The other option is to change with the times. There’s no shame in sensing the direction of the market and pivoting to stay ahead of the game – in this case, by releasing your stranglehold on the FTSE 350. It hurts in the short term, but it guarantees your business in the long term. In short, the likes of EY, KPMG, PwC and Deloitte would do well to embrace and help shape reform rather than have it imposed from the outside. This time, the calls for root and branch change – possibly involving the actual break-up of the Big Four – are not going to fade away.

The wider implications

Not that it’s likely to cut much ice in the boardrooms of the Big Four, there is also a broader need for reform. The capital that would be unlocked to the market if they reduced their dominance would be like rain on a dry field – the accounting, consultancy and finance sectors would be given a huge new lease of life.
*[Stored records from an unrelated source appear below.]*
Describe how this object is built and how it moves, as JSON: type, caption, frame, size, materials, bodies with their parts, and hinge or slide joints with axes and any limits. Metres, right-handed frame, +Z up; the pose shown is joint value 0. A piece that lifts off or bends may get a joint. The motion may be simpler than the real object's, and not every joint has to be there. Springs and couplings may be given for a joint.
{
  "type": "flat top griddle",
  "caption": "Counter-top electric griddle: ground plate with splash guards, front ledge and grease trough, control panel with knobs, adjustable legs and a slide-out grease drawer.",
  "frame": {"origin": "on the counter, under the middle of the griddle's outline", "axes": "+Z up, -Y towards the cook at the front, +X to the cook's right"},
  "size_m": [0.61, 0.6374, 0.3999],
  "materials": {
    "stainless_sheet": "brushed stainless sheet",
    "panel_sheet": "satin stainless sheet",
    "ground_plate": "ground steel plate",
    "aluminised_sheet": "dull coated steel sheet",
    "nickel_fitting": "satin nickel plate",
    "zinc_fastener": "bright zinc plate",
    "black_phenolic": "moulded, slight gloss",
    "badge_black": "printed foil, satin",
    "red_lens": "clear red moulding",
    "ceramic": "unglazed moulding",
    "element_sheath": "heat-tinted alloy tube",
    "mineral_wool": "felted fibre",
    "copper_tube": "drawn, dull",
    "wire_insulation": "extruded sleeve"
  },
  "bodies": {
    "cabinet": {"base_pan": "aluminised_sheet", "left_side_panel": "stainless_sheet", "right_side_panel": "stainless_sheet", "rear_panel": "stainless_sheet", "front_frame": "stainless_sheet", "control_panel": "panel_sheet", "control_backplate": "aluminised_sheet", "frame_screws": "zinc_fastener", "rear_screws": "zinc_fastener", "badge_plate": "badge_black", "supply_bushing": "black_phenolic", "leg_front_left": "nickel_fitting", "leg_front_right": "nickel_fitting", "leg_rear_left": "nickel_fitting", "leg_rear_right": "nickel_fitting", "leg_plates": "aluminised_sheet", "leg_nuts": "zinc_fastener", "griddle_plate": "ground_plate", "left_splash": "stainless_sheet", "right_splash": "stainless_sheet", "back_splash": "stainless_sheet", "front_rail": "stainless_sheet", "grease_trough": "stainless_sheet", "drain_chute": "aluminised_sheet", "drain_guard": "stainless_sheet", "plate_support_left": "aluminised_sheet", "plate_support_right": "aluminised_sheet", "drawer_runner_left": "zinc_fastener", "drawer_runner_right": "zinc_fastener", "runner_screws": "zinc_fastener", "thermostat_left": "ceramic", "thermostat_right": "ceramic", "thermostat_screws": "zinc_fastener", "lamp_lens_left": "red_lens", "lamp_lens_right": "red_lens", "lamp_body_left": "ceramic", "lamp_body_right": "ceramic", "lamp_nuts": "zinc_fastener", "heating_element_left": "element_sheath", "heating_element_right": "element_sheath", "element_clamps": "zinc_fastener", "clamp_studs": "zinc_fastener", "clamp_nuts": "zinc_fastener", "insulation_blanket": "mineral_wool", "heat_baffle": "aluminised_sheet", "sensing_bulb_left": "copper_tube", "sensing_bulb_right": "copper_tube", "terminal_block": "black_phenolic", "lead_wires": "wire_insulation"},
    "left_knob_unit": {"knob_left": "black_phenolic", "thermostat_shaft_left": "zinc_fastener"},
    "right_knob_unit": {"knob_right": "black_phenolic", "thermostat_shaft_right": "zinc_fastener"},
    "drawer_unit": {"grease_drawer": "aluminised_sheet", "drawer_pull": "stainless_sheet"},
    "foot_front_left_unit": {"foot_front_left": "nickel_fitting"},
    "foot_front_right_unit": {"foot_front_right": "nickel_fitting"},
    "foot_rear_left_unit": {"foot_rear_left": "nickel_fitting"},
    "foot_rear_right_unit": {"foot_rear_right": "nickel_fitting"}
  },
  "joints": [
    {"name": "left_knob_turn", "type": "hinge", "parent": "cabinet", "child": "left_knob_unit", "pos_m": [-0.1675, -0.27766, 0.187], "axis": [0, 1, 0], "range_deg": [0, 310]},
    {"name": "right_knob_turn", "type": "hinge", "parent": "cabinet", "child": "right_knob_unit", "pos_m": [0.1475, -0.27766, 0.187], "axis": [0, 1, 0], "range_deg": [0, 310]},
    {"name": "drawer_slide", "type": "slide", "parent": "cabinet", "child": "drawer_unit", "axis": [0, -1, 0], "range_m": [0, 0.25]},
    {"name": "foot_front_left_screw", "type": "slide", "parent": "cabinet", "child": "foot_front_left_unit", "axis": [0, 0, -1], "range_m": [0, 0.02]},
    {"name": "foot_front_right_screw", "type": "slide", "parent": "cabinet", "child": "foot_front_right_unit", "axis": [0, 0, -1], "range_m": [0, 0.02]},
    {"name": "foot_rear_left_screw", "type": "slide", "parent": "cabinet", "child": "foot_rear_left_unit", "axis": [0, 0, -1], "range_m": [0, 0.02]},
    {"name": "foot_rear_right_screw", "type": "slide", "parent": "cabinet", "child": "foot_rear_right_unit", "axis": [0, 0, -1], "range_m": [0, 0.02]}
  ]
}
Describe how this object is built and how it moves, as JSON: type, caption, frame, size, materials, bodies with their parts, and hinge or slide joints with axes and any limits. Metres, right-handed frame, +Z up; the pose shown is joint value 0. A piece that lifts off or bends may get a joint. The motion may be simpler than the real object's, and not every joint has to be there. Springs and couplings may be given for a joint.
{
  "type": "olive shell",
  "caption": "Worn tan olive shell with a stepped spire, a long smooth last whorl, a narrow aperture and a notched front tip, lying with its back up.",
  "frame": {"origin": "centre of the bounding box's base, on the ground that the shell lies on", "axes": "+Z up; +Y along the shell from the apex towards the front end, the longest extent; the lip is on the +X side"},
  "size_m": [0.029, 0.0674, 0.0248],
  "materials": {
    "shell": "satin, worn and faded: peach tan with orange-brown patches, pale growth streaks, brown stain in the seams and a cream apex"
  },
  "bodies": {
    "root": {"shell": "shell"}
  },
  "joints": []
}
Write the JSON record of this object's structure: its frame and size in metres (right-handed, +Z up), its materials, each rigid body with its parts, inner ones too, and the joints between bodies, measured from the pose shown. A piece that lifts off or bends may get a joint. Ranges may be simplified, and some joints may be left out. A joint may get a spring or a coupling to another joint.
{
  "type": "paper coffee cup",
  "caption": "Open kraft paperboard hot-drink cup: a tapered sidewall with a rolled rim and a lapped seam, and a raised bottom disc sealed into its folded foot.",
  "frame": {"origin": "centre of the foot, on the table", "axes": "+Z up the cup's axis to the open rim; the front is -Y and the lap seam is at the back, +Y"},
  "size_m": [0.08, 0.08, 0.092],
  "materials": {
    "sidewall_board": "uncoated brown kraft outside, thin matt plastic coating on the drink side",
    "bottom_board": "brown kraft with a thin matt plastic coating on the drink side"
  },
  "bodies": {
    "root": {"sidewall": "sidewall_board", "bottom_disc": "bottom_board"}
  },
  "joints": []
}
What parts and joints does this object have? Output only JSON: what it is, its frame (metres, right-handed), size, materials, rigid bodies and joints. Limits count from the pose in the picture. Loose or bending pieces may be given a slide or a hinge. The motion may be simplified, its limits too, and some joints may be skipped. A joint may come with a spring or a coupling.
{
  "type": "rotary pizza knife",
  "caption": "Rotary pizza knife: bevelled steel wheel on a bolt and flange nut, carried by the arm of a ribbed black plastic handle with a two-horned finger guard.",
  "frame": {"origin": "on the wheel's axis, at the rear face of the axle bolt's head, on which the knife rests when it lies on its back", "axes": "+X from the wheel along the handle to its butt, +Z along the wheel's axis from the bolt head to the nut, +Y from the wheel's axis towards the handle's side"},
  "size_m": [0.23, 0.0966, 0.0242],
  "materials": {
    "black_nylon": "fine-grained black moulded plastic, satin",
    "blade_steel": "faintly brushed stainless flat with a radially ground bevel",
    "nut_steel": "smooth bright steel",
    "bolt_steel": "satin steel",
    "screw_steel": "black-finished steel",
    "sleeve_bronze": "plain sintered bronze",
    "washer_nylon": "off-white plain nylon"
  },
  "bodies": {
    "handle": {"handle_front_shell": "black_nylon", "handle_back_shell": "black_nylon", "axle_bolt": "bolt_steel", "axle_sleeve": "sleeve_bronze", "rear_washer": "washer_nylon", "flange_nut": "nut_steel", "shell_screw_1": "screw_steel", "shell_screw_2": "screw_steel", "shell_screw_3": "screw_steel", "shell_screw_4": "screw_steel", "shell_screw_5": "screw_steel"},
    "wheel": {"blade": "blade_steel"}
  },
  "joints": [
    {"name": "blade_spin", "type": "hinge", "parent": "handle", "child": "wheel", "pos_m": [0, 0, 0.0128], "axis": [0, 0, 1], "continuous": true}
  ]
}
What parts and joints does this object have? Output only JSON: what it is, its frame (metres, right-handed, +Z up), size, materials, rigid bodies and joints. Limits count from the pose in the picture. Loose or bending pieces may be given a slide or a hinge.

A simple start would be to say that the Big Four could only have a maximum of around sixty audits each of the FTSE 350 companies – that would spread things around and force some of the smaller FTSE 350 companies to seek the services of other audit firms. Two years later, the number of these audits that can be conducted by the Big Four could be dropped to forty each and so on.

This would force more effective competition and give the bottom half of the top ten an incentive to invest in technical departments, or club together and put more money in to the ICAEW, knowing that they’d get more work than they’re currently able to snag. At present they don’t invest in audit services for larger companies because they see little or no return on it as a result of the Big Four’s oligopoly. That needs to change.

Above all, we need an audit profession we can rely upon and in which we trust. The more the people in it are seen as smug, overpaid and elitist, the more they will be despised – a bit like the bankers who let down society ten years ago. There is time for change to come gradually – but it needs to begin now.